According to the preferred construction of the diverter plates 36, each of the lands 81a, 81b, 82a, 82b has an arcuate length which is slightly greater than the distance between the tips of two adjacent gear teeth. This preferred construction assures that a seal will exist between the inlet chamber and the plate recesses on the inlet side of the pump, where the recesses are isolated from the inlet chamber. Referring to FIG. 2 and assuming that liquid enters the pump through the port 30a, it will be seen that the leading or upstream edge of each of the pressure-balancing recesses 92a, 92b is spaced from the inlet chamber 32a by an arcuate distance that is slightly greater than the distance between the tips of adjacent gear teeth. This means that a tooth of each of the gears 10, 12 will be in sealing engagement with the housing surfaces 34a, 34b between the inlet chamber 32a and the recesses 92a, 92b at all times, whereby the liquid in the recesses 92 a, 92b is prevented from leaking into the inlet chamber 32a. When the direction of gear rotation is reversed, the recesses 94a, 94b will be sealed from the chamber 32b in a similar manner.

It will be seen that the key feature of the invention is the provision for pressure communication between interdental, balancing areas of the gears, which areas are located on either side of an imaginary plane through the centers of the gears and are also spaced from the low and high pressure chambers of the pump or motor. In the illustrated embodiment, the provision for such pressure communication is accomplished by the recesses 92a, 92b, 94a, 94b and the connecting channels 96a, 96b, but other formations and arrangements for the same purpose will be apparent to those in the art. The spacing of the recesses from the throat areas of the plates is important in order to make it possible for the pump or motor to operate in either direction of gear rotation while avoiding leakage from the high pressure chamber into the low pressure of the pump or motor.

Having in mind the foregoing, many modifications and variations of the invention will be apparent to those skilled in the art. Therefore, it is to be understood that, within the scope of the appended claims, the invention can be practiced otherwise than as specifically shown and described.

Claims

1. In a pressure-balancing end plate structure for a reversible gear pump or motor, the plate structure having two circular portions each with a hole therethrough defining a figure-eight configuration including throat areas, said circular portions each having a gear tooth confronting face region, the improvement comprising a fluid pressure-transmitting path in each of said circular portions spaced from said gear tooth confronting face region and terminating in locations opening into said gear tooth conforming face region on either side of a line through the centers of said holes, said terminating locations of said paths being circumferentially spaced from said throat areas.

2. The improvement as claimed in claim 1 wherein said terminating locations in each circular portion are equidistant from said line.

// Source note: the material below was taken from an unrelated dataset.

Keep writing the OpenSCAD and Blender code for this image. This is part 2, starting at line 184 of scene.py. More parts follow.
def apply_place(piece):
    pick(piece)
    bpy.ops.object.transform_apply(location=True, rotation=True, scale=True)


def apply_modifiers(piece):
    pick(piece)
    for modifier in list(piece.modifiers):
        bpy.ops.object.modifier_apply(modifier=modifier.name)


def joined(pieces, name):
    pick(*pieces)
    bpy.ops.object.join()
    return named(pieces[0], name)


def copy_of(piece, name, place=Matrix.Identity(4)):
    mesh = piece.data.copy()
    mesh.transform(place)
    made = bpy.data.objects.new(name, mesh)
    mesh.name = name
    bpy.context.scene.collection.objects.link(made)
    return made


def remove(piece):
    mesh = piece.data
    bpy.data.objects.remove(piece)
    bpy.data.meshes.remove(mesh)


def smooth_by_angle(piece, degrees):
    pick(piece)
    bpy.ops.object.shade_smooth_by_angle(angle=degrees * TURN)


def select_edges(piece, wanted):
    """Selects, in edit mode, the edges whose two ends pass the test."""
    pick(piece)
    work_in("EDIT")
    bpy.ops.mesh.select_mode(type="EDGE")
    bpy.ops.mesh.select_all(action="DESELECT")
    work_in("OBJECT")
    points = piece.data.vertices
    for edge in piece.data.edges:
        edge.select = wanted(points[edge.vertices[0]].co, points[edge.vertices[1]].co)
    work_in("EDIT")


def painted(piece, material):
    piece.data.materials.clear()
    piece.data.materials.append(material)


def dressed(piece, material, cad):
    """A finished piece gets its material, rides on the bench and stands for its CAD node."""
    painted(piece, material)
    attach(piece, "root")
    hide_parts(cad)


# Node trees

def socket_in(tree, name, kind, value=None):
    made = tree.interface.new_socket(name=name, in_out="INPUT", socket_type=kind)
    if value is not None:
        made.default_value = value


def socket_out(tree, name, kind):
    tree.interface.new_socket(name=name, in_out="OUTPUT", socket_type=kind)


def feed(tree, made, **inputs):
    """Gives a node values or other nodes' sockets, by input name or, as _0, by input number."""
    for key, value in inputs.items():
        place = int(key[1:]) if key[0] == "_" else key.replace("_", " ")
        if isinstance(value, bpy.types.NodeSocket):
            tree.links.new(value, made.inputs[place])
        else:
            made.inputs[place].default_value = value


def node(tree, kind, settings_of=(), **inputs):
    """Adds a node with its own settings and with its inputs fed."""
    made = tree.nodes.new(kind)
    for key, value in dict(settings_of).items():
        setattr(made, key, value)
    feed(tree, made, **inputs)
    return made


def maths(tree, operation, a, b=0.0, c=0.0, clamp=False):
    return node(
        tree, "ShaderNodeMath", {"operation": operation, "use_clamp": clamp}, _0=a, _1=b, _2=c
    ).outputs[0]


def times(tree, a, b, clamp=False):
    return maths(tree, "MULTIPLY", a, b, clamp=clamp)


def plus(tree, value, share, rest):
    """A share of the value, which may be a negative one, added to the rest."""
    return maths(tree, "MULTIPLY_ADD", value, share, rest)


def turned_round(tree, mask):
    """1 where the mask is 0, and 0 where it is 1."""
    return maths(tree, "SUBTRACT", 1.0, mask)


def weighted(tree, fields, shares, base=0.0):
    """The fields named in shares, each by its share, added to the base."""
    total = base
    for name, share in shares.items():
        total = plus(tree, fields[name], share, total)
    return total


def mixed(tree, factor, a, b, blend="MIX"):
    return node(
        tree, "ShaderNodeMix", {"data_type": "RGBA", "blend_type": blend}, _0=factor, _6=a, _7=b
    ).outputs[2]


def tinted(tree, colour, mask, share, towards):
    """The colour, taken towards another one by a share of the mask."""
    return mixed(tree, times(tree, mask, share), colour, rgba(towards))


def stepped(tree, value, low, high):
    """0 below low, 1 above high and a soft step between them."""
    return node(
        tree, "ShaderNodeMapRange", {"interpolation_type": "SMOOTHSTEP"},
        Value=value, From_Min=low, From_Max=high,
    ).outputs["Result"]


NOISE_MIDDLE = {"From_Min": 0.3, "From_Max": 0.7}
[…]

3. The improvement as claimed in claim 2 in which said terminating locations of each fluid pressure-transmitting path comprise recesses in said gear tooth-confronting face regions, said recesses being open on the peripheral edges of said plate structure.

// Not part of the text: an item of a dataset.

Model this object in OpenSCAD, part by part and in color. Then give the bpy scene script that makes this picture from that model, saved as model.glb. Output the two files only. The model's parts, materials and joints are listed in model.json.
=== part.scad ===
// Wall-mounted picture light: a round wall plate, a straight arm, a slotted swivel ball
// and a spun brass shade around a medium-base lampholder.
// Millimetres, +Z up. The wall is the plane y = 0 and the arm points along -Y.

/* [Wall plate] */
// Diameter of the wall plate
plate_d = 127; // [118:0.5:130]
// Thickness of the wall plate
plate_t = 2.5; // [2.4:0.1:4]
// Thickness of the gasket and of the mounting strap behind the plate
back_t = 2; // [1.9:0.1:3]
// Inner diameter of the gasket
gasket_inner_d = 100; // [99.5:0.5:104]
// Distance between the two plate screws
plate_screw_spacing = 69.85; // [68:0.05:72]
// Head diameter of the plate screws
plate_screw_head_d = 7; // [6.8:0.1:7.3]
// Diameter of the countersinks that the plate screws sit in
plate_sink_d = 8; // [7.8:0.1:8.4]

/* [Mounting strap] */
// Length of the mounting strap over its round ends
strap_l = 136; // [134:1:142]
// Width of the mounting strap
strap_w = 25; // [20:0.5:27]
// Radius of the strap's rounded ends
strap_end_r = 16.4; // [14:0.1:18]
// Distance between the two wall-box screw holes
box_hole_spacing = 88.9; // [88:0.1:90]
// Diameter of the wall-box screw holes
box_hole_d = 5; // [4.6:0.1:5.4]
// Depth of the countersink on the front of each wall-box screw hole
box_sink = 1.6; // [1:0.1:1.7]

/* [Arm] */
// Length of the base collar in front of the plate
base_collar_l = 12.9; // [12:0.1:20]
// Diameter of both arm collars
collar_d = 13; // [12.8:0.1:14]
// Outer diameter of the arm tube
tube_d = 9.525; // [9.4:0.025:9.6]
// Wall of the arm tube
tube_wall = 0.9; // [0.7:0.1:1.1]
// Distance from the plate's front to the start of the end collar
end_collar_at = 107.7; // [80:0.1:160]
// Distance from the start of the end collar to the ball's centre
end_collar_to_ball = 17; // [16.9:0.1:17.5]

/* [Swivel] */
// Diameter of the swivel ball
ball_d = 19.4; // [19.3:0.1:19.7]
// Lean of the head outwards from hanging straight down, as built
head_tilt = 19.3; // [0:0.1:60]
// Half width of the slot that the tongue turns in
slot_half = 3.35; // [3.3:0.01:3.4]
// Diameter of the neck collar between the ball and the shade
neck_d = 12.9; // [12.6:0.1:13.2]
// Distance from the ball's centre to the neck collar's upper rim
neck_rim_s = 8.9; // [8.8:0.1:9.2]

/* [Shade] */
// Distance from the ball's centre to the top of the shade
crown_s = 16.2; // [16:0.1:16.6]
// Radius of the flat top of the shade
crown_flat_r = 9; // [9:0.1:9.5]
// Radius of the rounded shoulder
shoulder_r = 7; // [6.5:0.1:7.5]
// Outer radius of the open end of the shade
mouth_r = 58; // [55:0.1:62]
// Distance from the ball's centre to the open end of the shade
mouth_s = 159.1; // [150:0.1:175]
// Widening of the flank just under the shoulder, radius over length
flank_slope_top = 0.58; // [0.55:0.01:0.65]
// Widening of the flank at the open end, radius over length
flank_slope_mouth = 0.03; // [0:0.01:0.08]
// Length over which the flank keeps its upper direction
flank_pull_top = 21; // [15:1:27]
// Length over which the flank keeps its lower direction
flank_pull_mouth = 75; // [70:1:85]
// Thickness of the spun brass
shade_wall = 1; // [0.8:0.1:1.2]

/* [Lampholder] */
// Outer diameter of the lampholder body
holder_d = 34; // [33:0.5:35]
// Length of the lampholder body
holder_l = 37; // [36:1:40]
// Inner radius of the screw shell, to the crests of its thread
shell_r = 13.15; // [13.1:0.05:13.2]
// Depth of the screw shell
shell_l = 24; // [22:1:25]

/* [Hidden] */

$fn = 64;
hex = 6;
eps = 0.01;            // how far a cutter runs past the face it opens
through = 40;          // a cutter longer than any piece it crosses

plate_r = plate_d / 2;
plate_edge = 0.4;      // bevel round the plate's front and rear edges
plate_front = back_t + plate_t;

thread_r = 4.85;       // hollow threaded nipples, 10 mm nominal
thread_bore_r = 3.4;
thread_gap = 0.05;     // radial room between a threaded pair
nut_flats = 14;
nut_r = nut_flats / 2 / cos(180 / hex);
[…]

4. The improvement as claimed in claim 1, 2 or 3 wherein said fluid pressure transmitting paths are in the outer peripheral edges of said circular portions.

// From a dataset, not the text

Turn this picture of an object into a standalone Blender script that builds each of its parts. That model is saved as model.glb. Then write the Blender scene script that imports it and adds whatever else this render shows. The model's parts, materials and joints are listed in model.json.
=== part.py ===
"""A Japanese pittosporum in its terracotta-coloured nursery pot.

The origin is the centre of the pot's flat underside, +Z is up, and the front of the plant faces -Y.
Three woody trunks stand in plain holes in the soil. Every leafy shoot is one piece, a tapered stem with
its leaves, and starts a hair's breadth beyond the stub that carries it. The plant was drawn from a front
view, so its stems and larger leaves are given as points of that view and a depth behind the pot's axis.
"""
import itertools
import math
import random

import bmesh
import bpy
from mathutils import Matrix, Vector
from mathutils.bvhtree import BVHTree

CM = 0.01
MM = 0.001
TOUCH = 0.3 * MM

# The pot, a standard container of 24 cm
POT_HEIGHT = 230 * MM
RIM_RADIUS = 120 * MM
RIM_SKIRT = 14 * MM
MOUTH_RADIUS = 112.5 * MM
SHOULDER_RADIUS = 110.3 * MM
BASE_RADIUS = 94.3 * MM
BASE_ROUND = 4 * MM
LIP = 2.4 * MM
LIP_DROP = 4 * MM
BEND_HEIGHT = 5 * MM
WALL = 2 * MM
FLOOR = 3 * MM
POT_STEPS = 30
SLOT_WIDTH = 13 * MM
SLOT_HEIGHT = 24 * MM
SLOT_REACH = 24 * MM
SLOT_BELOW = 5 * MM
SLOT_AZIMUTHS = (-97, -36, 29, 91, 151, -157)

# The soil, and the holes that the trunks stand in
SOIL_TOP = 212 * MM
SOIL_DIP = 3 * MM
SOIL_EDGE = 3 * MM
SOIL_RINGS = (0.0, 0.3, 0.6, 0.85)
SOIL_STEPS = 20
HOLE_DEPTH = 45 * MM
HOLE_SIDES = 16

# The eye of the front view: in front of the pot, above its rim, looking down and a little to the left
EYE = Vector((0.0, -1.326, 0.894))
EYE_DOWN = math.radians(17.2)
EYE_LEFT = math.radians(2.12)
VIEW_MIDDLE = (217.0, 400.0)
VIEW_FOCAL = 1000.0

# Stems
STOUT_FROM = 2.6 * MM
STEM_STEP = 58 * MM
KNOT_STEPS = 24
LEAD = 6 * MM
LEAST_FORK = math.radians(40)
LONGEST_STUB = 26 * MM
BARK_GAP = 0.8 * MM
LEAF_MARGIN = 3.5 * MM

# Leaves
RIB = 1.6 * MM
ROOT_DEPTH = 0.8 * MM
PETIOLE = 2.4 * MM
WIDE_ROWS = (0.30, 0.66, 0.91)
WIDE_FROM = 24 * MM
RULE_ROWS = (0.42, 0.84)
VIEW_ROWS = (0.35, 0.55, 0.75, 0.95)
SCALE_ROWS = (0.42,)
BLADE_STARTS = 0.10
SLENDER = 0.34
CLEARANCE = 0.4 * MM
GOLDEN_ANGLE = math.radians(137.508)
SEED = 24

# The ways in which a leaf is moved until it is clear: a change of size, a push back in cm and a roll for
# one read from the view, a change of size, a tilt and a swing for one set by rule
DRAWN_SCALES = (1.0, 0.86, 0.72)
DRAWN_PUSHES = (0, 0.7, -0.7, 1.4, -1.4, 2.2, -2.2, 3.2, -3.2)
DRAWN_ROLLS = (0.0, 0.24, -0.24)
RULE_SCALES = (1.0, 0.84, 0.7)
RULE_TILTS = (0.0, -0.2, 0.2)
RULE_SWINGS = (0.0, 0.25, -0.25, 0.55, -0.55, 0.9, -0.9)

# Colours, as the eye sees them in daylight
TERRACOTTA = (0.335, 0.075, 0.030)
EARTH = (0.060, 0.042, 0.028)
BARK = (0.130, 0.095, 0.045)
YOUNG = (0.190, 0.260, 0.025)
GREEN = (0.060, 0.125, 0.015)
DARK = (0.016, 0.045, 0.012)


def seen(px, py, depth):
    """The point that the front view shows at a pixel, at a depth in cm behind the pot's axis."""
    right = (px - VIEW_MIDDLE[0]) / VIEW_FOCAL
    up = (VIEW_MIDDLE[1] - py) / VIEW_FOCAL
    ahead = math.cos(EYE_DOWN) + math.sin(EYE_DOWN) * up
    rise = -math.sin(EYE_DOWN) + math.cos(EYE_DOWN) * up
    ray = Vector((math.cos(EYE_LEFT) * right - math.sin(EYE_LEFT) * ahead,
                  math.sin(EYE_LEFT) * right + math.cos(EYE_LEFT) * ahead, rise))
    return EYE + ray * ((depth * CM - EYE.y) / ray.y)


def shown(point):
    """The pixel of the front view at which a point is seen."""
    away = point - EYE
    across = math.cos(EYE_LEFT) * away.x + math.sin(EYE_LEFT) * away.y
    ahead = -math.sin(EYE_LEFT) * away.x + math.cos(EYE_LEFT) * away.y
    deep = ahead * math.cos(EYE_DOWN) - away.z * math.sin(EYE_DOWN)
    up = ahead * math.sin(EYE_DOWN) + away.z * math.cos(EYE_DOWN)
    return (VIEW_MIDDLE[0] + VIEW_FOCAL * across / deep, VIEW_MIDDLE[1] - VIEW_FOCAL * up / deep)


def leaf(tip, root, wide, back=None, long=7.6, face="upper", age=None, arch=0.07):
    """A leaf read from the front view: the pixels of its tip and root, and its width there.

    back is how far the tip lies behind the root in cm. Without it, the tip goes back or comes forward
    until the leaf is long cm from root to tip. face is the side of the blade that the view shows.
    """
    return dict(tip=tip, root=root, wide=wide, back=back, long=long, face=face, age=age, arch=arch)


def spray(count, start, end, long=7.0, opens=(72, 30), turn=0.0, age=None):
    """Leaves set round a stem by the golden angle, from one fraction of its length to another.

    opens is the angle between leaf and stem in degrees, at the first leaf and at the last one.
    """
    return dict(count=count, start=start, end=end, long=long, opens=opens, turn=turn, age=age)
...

5. The improvement as claimed in claim 1, 2 or 3 wherein said fluid pressure-transmitting paths comprise channels in the outer peripheral edges of said circular portions, said channels being spaced from the faces of said plate structure to provide sealing lands along either side of said channels engageable with the inside walls of a pump or motor housing.

6. In a reversible fluid pump or motor including a housing having first and second ports, intermeshed gears in said housing cooperable to move fluid from one port to the other, and a pressure-balancing end plate structure fitted in said housing next to the ends of said gears and having two circular portions, each with a hole therethrough defining a figure-eight configuration including throat areas, said circular portions each having a gear tooth confronting face region, the improvement comprising a fluid pressure-transmitting path in said circular portions spaced from said gear tooth confronting face region and terminating in locations opening into said gear tooth conforming face region on either side of a line through the centers of said holes, said terminating locations of said paths being circumferentially spaced from said throat areas.

7. The improvement as claimed in claim 6 wherein said terminating locations in each circular portion are equidistant from said line.

8. The improvement as claimed in claim 7 in which said terminating locations of each pressure-transmitting path comprise recesses in said gear tooth-confronting face regions, said recesses being open on the peripheral edges of said plate structure.

9. The improvement as claimed in claim 6, 7 or 8 wherein each said fluid pressure-transmitting paths comprise channels in the outer peripheral edges of said circular portions, said channels being spaced from the faces of said plate structure to provide sealing lands along either side of said channels engageable with the inside walls of a pump or motor housing.